Crítica: Barbie
Barbie, EUA, 2023
Trailer · Filmow · IMDB · RottenTomatoes
★★★★☆
Um risco que o filme Barbie não corre é o de se levar a sério demais. A diretora Greta Gerwig acerta o tom na sátira e na comédia, chegando a ter momentos que lembram a energia caótica do premiado Tudo em Todo Lugar ao Mesmo Tempo. Com divertidos números de dança e música, a produção só não vai agradar a quem se sentir muito incomodado com a mensagem feminista da trama, apesar de que os temas abordados vão além disso.
Um filme sobre a boneca Barbie poderia ser uma previsível e inócua comédia romântica, na qual o principal problema da protagonista seria conhecer ou conquistar o homem de seus sonhos. Porém, nessa produção, os problemas de Barbie (Margot Robbie) surgem quando ela, que vive em um idílico e irreal mundo cor de rosa, entra em crise existencial e começa a pensar na própria mortalidade. Isso leva ela e Ken (Ryan Gosling) a uma incrível jornada rumo ao mundo real.
Essa premissa permite que a trama explore as inseguranças dos dois personagens. Enquanto Barbie descobre a existência de sentimentos negativos, Ken descobre que, ao contrário da Barbielândia, o mundo real é dominado pelos pontos de vista e pelas regras culturais estabelecidas pelos homens. Empolgado com a descoberta, ele passa então a manifestar suas frustrações de forma imatura e agressiva, refletindo o comportamento de muitos homens na vida real.
Algo que ocorre tanto na Barbielândia quanto no mundo real é que o lado dominante ignora as experiências e a humanidade do lado menos favorecido. No filme, as Barbies tratam os Kens como pessoas simplórias e submissas, sendo incapazes de levá-los a sério e de permitir que eles participem dos altos escalões do poder. Eles são tratados como cidadãos de segunda classe, que é como as mulheres em geral já foram (e, em alguns lugares, ainda são) tratadas no mundo real.
O roteiro de Gerwig e Noah Baumbach reconhece Barbie tanto como um brinquedo que marcou a infância de muitas pessoas quanto como um controverso ícone cultural que inspira as mais diferentes críticas e posições. Para a surpresa da personagem, que se vê apenas como uma influência positiva nas vidas das meninas, ela descobre que também é alvo de muito ressentimento, especialmente por incentivar padrões de beleza e de comportamento que limitam as experiências de vida de muitas mulheres.
Apesar de nem sempre conseguir, o roteiro tenta se manter equilibrado, sem se reduzir a uma completa “guerra dos sexos”. Um exemplo disso é que mesmo quando precisa enfrentar o patriarcado, Barbie reconhece que o comportamento tóxico de Ken é fruto da incapacidade do “boneco” de manifestar seus sentimentos e de lidar com suas frustrações. Assim como qualquer outro ser humano, ele só quer se sentir validado e amado, mas não sabe como lidar com essas necessidades e com as frustrações resultantes delas de forma saudável.

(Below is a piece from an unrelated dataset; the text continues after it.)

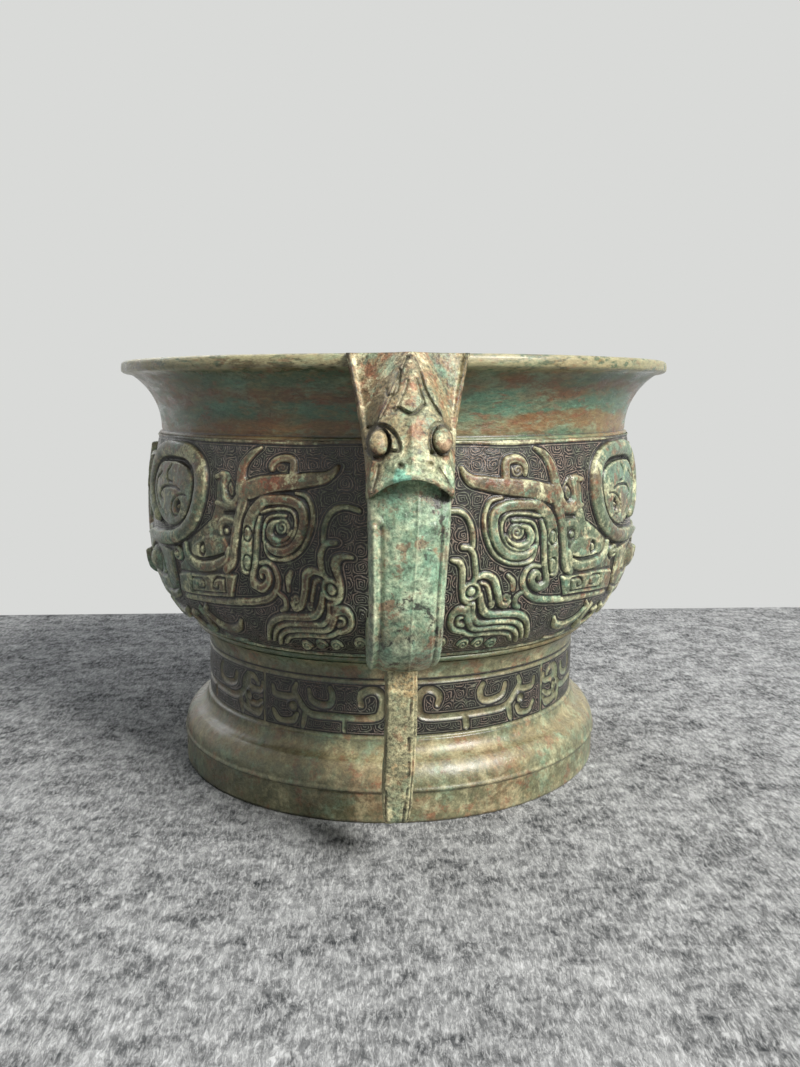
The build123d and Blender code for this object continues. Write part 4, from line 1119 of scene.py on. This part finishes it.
def patina(name, green, olive, pale, brown, dark, seed, pale_share=0.6, brown_share=0.6,
           teal_share=0.5, pit_share=0.6, carved=False, cell=5.0, turns=3.2, rough=(0.3, 0.62),
           relief=1.0, contrast=0.7, coat=0.0, stretch=1.0, rim_z=None, blend=1.0, zones=(),
           spot=None, spread=0.0):
    """Old bronze: green and olive over brown, with cream crust, rust and pits, pale edges that are part wear
    and part painted highlight, and painted shade in hollows.
    """
    s = Shader(name)
    if stretch != 1.0:
        s.coords = s.vector("MULTIPLY", {0: s.place, 1: (1.0, 1.0, stretch)})
    wide = s.noise(13.0, 4.0, 0.6, 0.6, seed=seed)
    patch = s.noise(42.0, 6.0, 0.68, 0.8, seed=seed + 3.1)
    crust = s.noise(105.0, 6.0, 0.72, 0.5, seed=seed + 6.3)
    small = s.noise(330.0, 5.0, 0.72, seed=seed + 5.7)
    fine = s.noise(1150.0, 3.0, 0.7, seed=seed + 1.3)
    ragged = s.mul_add(small, 0.5, -0.25)

    def area(source, level, soft, share):
        """Where a layer lies: the source above a level, with a ragged edge."""
        return s.mul(s.ramp(s.add(source, ragged), level - soft, level + soft), share)

    def patches(scale, rough, distortion, shift, level, soft, share):
        source = s.noise(scale, 5.0, rough, distortion, seed=seed + shift)
        return area(source, level, soft, share)

    high = s.node("ShaderNodeSeparateXYZ", {0: s.place}).outputs[2]
    color = s.mix(s.ramp(s.add(wide, ragged), 0.44, 0.56), green, olive)
    for low_z, top_z, tint in zones:
        level = s.mul_add(s.math("SUBTRACT", wide, 0.5), 0.028, high)
        level = s.mul_add(ragged, 0.006, level)
        above, past = (s.ramp(level, z - 0.0012, z + 0.0012) for z in (low_z, top_z))
        color = s.mix(s.mul(s.mul(above, s.invert(past)), 0.75), color, tint)
    wash = 0.035 * blend
    color = s.mix(patches(24.0, 0.66, 1.0, 13.0, 0.56, wash, brown_share), color, brown)
    color = s.mix(patches(30.0, 0.66, 0.9, 9.0, 0.57, wash, teal_share), color, TEAL)
    color = s.mix(area(crust, 0.57, 0.05 * blend, pale_share), color, pale)
    if rim_z is not None:
        top = s.mul(s.ramp(high, rim_z - 0.0008, rim_z + 0.0004), 0.7)
        color = s.mix(s.mul(top, s.ramp(s.add(crust, ragged), 0.40, 0.50)), color, LIP_CRUST)
    color = s.mix(patches(140.0, 0.7, 0.0, 17.0, 0.60 - spread, 0.04, brown_share), color, RUST)
    color = s.mix(patches(120.0, 0.7, 0.0, 29.0, 0.61, 0.04 * blend, teal_share), color, TEAL)
    color = s.mix(patches(88.0, 0.75, 0.4, 23.0, 0.615 - spread, 0.03, pit_share), color, dark)
    # Wear and painted highlight: convex edges turn pale
    point = s.node("ShaderNodeNewGeometry").outputs["Pointiness"]
    worn = s.mul(s.ramp(point, 0.503, 0.55), s.mul_add(s.ramp(small, 0.4, 0.6), 0.5, 0.5))
    # Painted shade: concave places turn dark
    hollow_shade = s.invert(s.ramp(point, 0.43, 0.495))
    if carved:
        proud, ground, edge = (s.attribute(key) for key in ("proud", "ground", "edge_mm"))
        # Wear and painted highlight on the rims of the relief's raised bands
        rim_wear_and_highlight = s.mul(s.invert(s.ramp(edge, 0.25, 0.75)), s.ramp(proud, 0.1, 0.5))
        worn = s.mul(s.math("MAXIMUM", worn, rim_wear_and_highlight), s.ramp(patch, 0.36, 0.56))
        # Painted shade also on places lower than the relief round them
        hollow_shade = s.math("MAXIMUM", hollow_shade, s.invert(s.ramp(proud, -0.5, 0.0)))
    color = s.mix(s.mul(worn, pale_share, clamp=True), color, pale)
    color = s.mix(s.mul(hollow_shade, 0.88, clamp=True), color, dark)
    if spot is not None:
        far = s.mul_add(ragged, 0.008, s.vector("DISTANCE", {0: s.place, 1: spot}, "Value"))
        color = s.mix(s.invert(s.ramp(far, 0.0022, 0.0032)), color, MINT)
    # Dark marks from the meshes: painted shade in cut lines, eyes, nostrils, pits, grooves and cracks, with
    # dirt along the pendants' rims
    color = s.mix(s.mul(s.attribute("dirt_and_shade"), 0.85, clamp=True), color, dark)
    if carved:
        lines = spirals(s, cell, turns, seed)
        line_color = s.mix(s.ramp(crust, 0.42, 0.58), LINE_WARM, LINE_COOL)
        floor_color = s.mix(s.mul(lines, 0.9), GROUND_DARK, line_color)
        floor_color = s.mix(s.mul(s.ramp(small, 0.58, 0.7), 0.35), floor_color, GROUND_DUST)
        color = s.mix(s.ramp(ground, 0.4, 0.9), color, floor_color)
    speckle = s.add(s.mul(s.ramp(fine, 0.3, 0.7), 0.5), s.mul(s.ramp(small, 0.3, 0.7), 0.5))
    level = s.mul_add(speckle, 2 * contrast, 1.0 - contrast)
    # Painted shade: the foot's band, under the belly's overhang, is made 30% darker
    level = s.mul(level, s.mul_add(s.attribute("band"), -0.3, 1.0))
    grain = s.mul_add(small, 0.7, s.mul(fine, 0.3))
    normal = s.bump(grain, 0.0005 * relief, 0.8, s.bump(crust, 0.0006 * relief, 0.6))
    if carved:
        normal = s.bump(s.mul(lines, s.ramp(ground, 0.4, 0.9)), 0.0005, 0.9, normal)
    s.surface(
        Base_Color=s.vector("SCALE", {0: color, "Scale": level}),
        Metallic=0.0, IOR=1.5, Coat_Weight=coat, Coat_Roughness=0.32, Normal=normal,
        Roughness=s.mul_add(s.ramp(crust, 0.4, 0.62), rough[1] - rough[0], rough[0]),
    )
    return s.mat


def cover(obj, material):
    obj.data.materials.clear()
    obj.data.materials.append(material)


DARK = rgb(30, 26, 22)
carved = patina(
    "patina_carved", rgb(106, 120, 96), rgb(116, 102, 78), rgb(198, 198, 160), rgb(104, 64, 44),
    DARK, seed=2.0, carved=True, pale_share=0.85, rough=(0.26, 0.56), coat=0.35,
)
neck = patina(
    "patina_neck", rgb(84, 106, 80), rgb(106, 92, 58), rgb(154, 150, 108), rgb(132, 78, 42),
    rgb(34, 32, 26), seed=4.0, pale_share=0.3, brown_share=0.5, teal_share=0.35, pit_share=0.35,
    rough=(0.24, 0.5), coat=0.45, relief=0.7, contrast=0.45, stretch=2.6, rim_z=0.143, blend=2.2,
    zones=((0.1218, 0.1275, rgb(142, 106, 66)), (0.1275, 0.133, rgb(94, 128, 104)),
           (0.133, 0.1365, rgb(124, 84, 54))),
)
foot_mat = patina(
    "patina_foot", rgb(124, 124, 94), rgb(132, 110, 76), rgb(198, 190, 150), rgb(126, 80, 54),
    DARK, seed=6.0, carved=True, cell=4.6, turns=2.9, pale_share=0.5, brown_share=0.5,
    teal_share=0.35, pit_share=0.3, rough=(0.26, 0.55), coat=0.5, relief=0.8, contrast=0.5,
    blend=2.4, zones=((0.0135, 0.0195, rgb(150, 136, 100)), (0.0, 0.0095, rgb(112, 112, 82))),
)
head_mat = patina(
    "patina_head", rgb(160, 166, 132), rgb(160, 144, 108), rgb(218, 214, 176), rgb(126, 78, 52),
    rgb(36, 30, 25), seed=8.0, pale_share=0.85, brown_share=0.65, rough=(0.34, 0.68), relief=1.8,
    contrast=0.95, coat=0.15, blend=1.4, spread=0.015, spot=(-0.0024, -0.1315, 0.1158),
)
strap_mat = patina(
    "patina_strap", rgb(130, 158, 130), rgb(134, 144, 112), rgb(208, 216, 182), rgb(124, 78, 52),
    rgb(30, 26, 23), seed=10.0, teal_share=0.7, pit_share=0.9, rough=(0.24, 0.55), coat=0.45,
    contrast=0.8, blend=2.4, spread=0.022,
)
pendant_mat = patina(
    "patina_pendant", rgb(154, 152, 120), rgb(166, 138, 96), rgb(204, 196, 156),
    rgb(126, 78, 52), rgb(48, 38, 30), seed=12.0, pale_share=0.7, brown_share=0.5,
    teal_share=0.35, pit_share=0.4, rough=(0.5, 0.8), relief=1.8, contrast=0.95, blend=1.4,
)
chaplet_mat = patina(
    "patina_chaplet", rgb(92, 96, 72), rgb(96, 84, 58), rgb(128, 132, 104), rgb(100, 62, 42),
    rgb(34, 30, 26), seed=14.0, pale_share=0.4, brown_share=0.7,
)
clay_mat = patina(
    "burnt_clay", rgb(96, 74, 60), rgb(84, 62, 50), rgb(128, 106, 88), rgb(70, 44, 34),
    rgb(30, 24, 22), seed=16.0, pale_share=0.4, brown_share=0.4, teal_share=0.0,
    rough=(0.8, 0.95),
)
for material, pieces in (
    (carved, belly),
    (neck, [bowl_mouth, bowl_under, cad["bowl"]]),
    (foot_mat, [foot, cad["ring_foot"]]),
    (head_mat, heads + [cad["beast_head_front"], cad["beast_head_back"]]),
    (strap_mat, straps + [cad["handle_front"], cad["handle_back"]]),
    (pendant_mat, pendants + [cad["pendant_front"], cad["pendant_back"]]),
    (chaplet_mat, [cad["floor_chaplets"]]),
    (clay_mat, [cad["handle_core_front"], cad["handle_core_back"]]),
):
    for piece in pieces:
        cover(piece, material)

# ---------------------------------------------------------------- floor, world, lamps, camera
TABLE_FRONT, TABLE_BACK, TABLE_HALF, TABLE_ROUND = -1600, 226, 1700, 8
FLAT_ROWS = 90
edge_angle = np.linspace(0.2, 1.57, 6)
edge_start = TABLE_BACK - TABLE_ROUND
rows_y = np.concatenate((
    np.linspace(TABLE_FRONT, edge_start, FLAT_ROWS), edge_start + TABLE_ROUND * np.sin(edge_angle),
    (TABLE_BACK, TABLE_BACK),
))
rows_z = np.concatenate((
    np.zeros(FLAT_ROWS), -TABLE_ROUND + TABLE_ROUND * np.cos(edge_angle), (-60, -500),
))
fx, fy = np.meshgrid(np.linspace(-TABLE_HALF, TABLE_HALF, 120), rows_y)
fz = np.broadcast_to(rows_z[:, None], fx.shape)
table = make_mesh("felt_table", np.stack((fx, fy, fz), 2), grid_faces(*fx.shape), lean=False)
felt = Shader("grey_felt")
fibres = None
for i, way in enumerate((0.35, 1.4, -0.75)):
    laid = {"Vector": felt.coords, "Rotation": (0, 0, way), "Scale": (1.0, 0.32, 1.0)}
    laid = felt.node("ShaderNodeMapping", laid).outputs[0]
    strand = felt.noise(760.0, 4.0, 0.7, 0.5, at=laid, seed=3.0 * i)
    fibres = strand if fibres is None else felt.math("MAXIMUM", fibres, strand)
tufts = felt.noise(170.0, 4.0, 0.65, 0.4)
clouds = felt.noise(48.0, 4.0, 0.6, 0.3, seed=7.0)
shade = felt.mul(felt.ramp(fibres, 0.46, 0.70), 0.5)
shade = felt.add(shade, felt.mul(felt.ramp(tufts, 0.34, 0.66), 0.3))
shade = felt.add(shade, felt.mul(felt.ramp(clouds, 0.35, 0.65), 0.18))
felt.surface(
    Base_Color=felt.mix(shade, rgb(48, 51, 54), rgb(216, 218, 219)), Roughness=1.0,
    Specular_IOR_Level=0.1, Normal=felt.bump(shade, 0.0009, 0.5),
)
cover(table, felt.mat)

# A dim ambient light; the camera and the reflections see a pale wall instead
world = bpy.data.worlds.new("studio")
scene.world = world
world.use_nodes = True
sky = Nodes(world.node_tree)
ray = sky.node("ShaderNodeLightPath").outputs
seen = sky.math("MAXIMUM", ray["Is Camera Ray"], ray["Is Glossy Ray"])
seen = sky.math("MAXIMUM", seen, ray["Is Transmission Ray"])
ambient = sky.node("ShaderNodeBackground", {0: (0.92, 0.96, 1.0, 1), 1: 0.02}).outputs[0]
wall = sky.node("ShaderNodeBackground", {0: rgb(217, 218, 216), 1: 1.0}).outputs[0]
pick = sky.node("ShaderNodeMixShader", {0: seen, 1: ambient, 2: wall}).outputs[0]
sky.node("ShaderNodeOutputWorld", {0: pick})


def lamp(name, place, target, size, power, color):
    """A round area lamp that faces its target."""
    data = bpy.data.lights.new(name, "AREA")
    data.shape = "DISK"
    data.size = size
    data.energy = power
    data.color = color
    obj = bpy.data.objects.new(name, data)
    scene.collection.objects.link(obj)
    obj.location = place
    toward = Vector(target) - Vector(place)
    obj.rotation_euler = toward.to_track_quat("-Z", "Y").to_euler()


lamp("key", (1.1, -1.25, 1.35), (0, 0, 0.08), 0.85, 62.0, (1.0, 0.975, 0.93))
lamp("top", (0.35, 0.0, 1.7), (0, 0, 0.1), 2.2, 15.0, (1.0, 1.0, 1.0))
lamp("back", (-0.9, 1.2, 1.3), (0, 0, 0.05), 1.4, 8.0, (0.94, 0.97, 1.0))

PITCH, HEADING = math.radians(-8.42), math.radians(2.54)
camera = bpy.data.cameras.new("camera")
camera.sensor_fit = "VERTICAL"
camera.sensor_height = 36.0
camera.lens = 31.66
camera.clip_start = 0.01
eye = bpy.data.objects.new("camera", camera)
scene.collection.objects.link(eye)
eye.location = (-0.0126, -0.3628, 0.136)
look = Vector((
    math.sin(HEADING) * math.cos(PITCH), math.cos(HEADING) * math.cos(PITCH), math.sin(PITCH),
))
eye.rotation_mode = "QUATERNION"
eye.rotation_quaternion = look.to_track_quat("-Z", "Y")
scene.camera = eye
scene.view_settings.view_transform = "Standard"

Por outro lado, o roteiro pesa a mão ao apresentar o patriarcado como uma mega conspiração que faz lavagem cerebral nas mulheres, o que retira delas parte da responsabilidade pelos próprios atos. Por mais que o filme não esteja tentando ser uma séria dissertação sobre feminismo e relações de gênero, a facilidade com a qual as mulheres são convencidas a se tornarem submissas e a simplicidade do discurso que as liberta acabam contribuindo para representá-las como simplórias e facilmente influenciáveis.
Porém, as únicas coisas que prejudicam Barbie como entretenimento são alguns diálogos um pouco mais longos que o ideal. Durante a maior parte da projeção, a abordagem de Gerwig chega a nos lembrar os divertidos e clássicos musicais de Hollywood, combinando muita dança, música, comédia e fantasia em uma explosão de sons e cores. Além disso, a sátira não poupa nem o próprio o filme, que sabe que não é tão transgressor quanto está se propondo a ser.
No fim das contas, pode ser que a grande “transgressão” de Barbie seja um case de marketing que promete ajudar uma produção de temática feminista a quebrar recordes de bilheteria.